Por isso, apesar de caber ao Estado a indicação da pessoa ou lista de candidatos, esta tem de seguir procedimentos que sejam transparentes e isentos de qualquer interferência (real ou potencial), seja ela corporativa ou política.

Para evitar acusações de corporativismo como as que agora estão a ser lançadas, estabeleça-se que a seleção dos candidatos deve ser feita após concurso aberto a todos os que entendam reunir os requisitos para o exercício do cargo, com critérios e prazos de candidatura pré‑definidos, e não por indicação de qualquer órgão, situação que – ainda que precedida de concurso aberto – pode sempre gerar uma perceção pública de corporativismo.

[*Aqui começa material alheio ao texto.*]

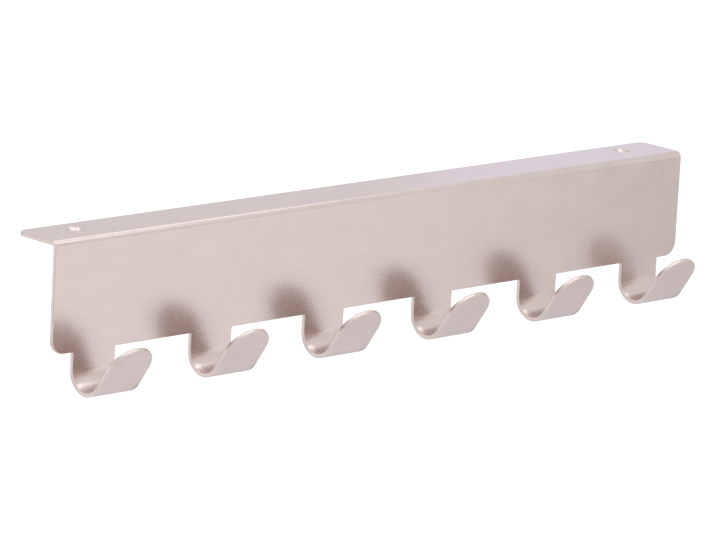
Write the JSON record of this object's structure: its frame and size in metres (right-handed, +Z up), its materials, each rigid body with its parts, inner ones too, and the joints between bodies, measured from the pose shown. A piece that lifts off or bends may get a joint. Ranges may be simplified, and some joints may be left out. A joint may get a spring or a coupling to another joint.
{
  "type": "over door hook rail",
  "caption": "One folded steel sheet: a flange for the top of a door, a plate in front of it and forward-turned coat hooks cut from the plate's lower edge.",
  "frame": {"origin": "midway between the two screw holes, on the flange's underside, which lies on the door's top", "axes": "+X along the rail to the right seen from the front, +Y back over the door's top, +Z up"},
  "size_m": [0.4, 0.0583, 0.0707],
  "materials": {
    "satin_steel": "satin, fine grain, warm grey"
  },
  "bodies": {
    "root": {"hook_rail": "satin_steel"}
  },
  "joints": []
}
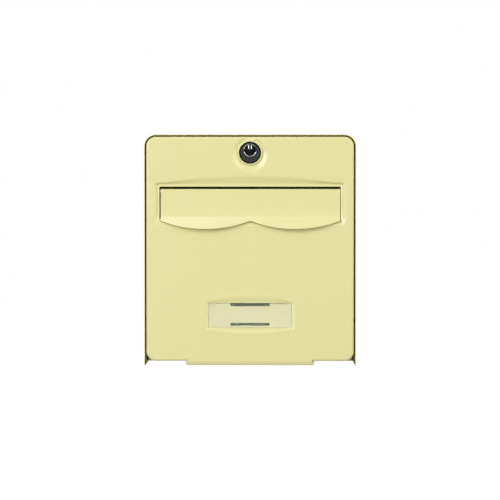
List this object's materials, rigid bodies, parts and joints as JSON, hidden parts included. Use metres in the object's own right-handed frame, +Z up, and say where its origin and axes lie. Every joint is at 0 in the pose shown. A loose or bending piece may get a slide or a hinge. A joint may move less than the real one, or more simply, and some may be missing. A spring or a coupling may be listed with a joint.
{
  "type": "wall mounted mailbox",
  "caption": "Steel letterbox for a wall: a rounded folded casing, a drop-down pressed door with a two-lobed letter flap, a name plate pocket and a cam lock.",
  "frame": {"origin": "centre of the four wall holes, on the outer face of the back panel", "axes": "+Y out of the back, towards the wall that the box hangs on; -Y towards the front; +X to the right seen from the front; +Z up"},
  "size_m": [0.285, 0.3721, 0.311],
  "materials": {
    "cream_paint": "smooth semi-gloss powder coat in pale cream yellow on steel sheet",
    "black_rubber": "moulded black rubber",
    "zinc_plate": "bright zinc plated steel",
    "black_lacquer": "glossy black lacquer on a die-cast lock",
    "clear_plastic": "clear polished plastic sheet",
    "lock_metal": "dark nickel plated lock core"
  },
  "bodies": {
    "casing": {"casing_wrap": "cream_paint", "floor_pan": "cream_paint", "back_panel": "cream_paint", "rebate_frame": "cream_paint", "door_buffers": "black_rubber", "hinge_bracket": "cream_paint", "hinge_pin": "zinc_plate", "hinge_pin_caps": "zinc_plate"},
    "door": {"door_panel": "cream_paint", "flap_rod": "zinc_plate", "flap_buffers": "black_rubber", "lock_collar": "cream_paint", "lock_housing": "black_lacquer", "lock_clip": "zinc_plate", "name_plate_cover": "clear_plastic"},
    "flap": {"letter_flap": "cream_paint"},
    "lock": {"lock_core": "lock_metal", "lock_cam": "zinc_plate", "cam_washer": "zinc_plate", "cam_screw": "zinc_plate"}
  },
  "joints": [
    {"name": "door_hinge", "type": "hinge", "parent": "casing", "child": "door", "pos_m": [0, -0.35895, -0.15215], "axis": [1, 0, 0], "range_deg": [0, 115]},
    {"name": "flap_hinge", "type": "hinge", "parent": "door", "child": "flap", "pos_m": [0, -0.35595, 0.07985], "axis": [-1, 0, 0], "range_deg": [0, 100]},
    {"name": "lock_turn", "type": "hinge", "parent": "door", "child": "lock", "pos_m": [0, -0.35, 0.1344], "axis": [0, 1, 0], "range_deg": [0, 90]}
  ]
}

Para evitar acusações de ingerência política como as que também têm sido feitas, é necessário ir mais longe no que toca à escolha. Além da existência de uma comissão independente (com a composição anteriormente proposta ou outra, desde que garanta pluralismo e independência política) e de um processo transparente, é imperioso eliminar totalmente a intervenção política na decisão final. Deve ser aquela comissão a escolher o nome a indicar (quando caiba a Portugal fazê‑lo diretamente) ou a lista de nomes (quando deva ser a instituição internacional a ter a palavra final), com publicidade total das audições dos candidatos, da discussão e dos fundamentos da decisão final, assim se permitindo a qualquer cidadão aceder aos motivos que tenham estado na base da escolha.

Um sistema como este não afastaria a intervenção da Assembleia da República, podendo continuar a prever‑se que os candidatos que fossem admitidos ao concurso seriam ouvidos perante a comissão parlamentar competente, que elaboraria o seu parecer e o transmitiria à comissão independente. Mas afastaria suspeitas de corporativismo ou ingerência política como as que têm sido levantadas na recente polémica, suspeitas que, independentemente de se virem a revelar justas ou injustas, afetam irremediavelmente a independência de qualquer candidato que seja escolhido.

Só assim conseguiremos que os candidatos escolhidos para os cargos não vejam posta em causa a imagem da sua independência e, acima de tudo, conseguiremos parar o cíclico denegrir do nome de Portugal no plano internacional.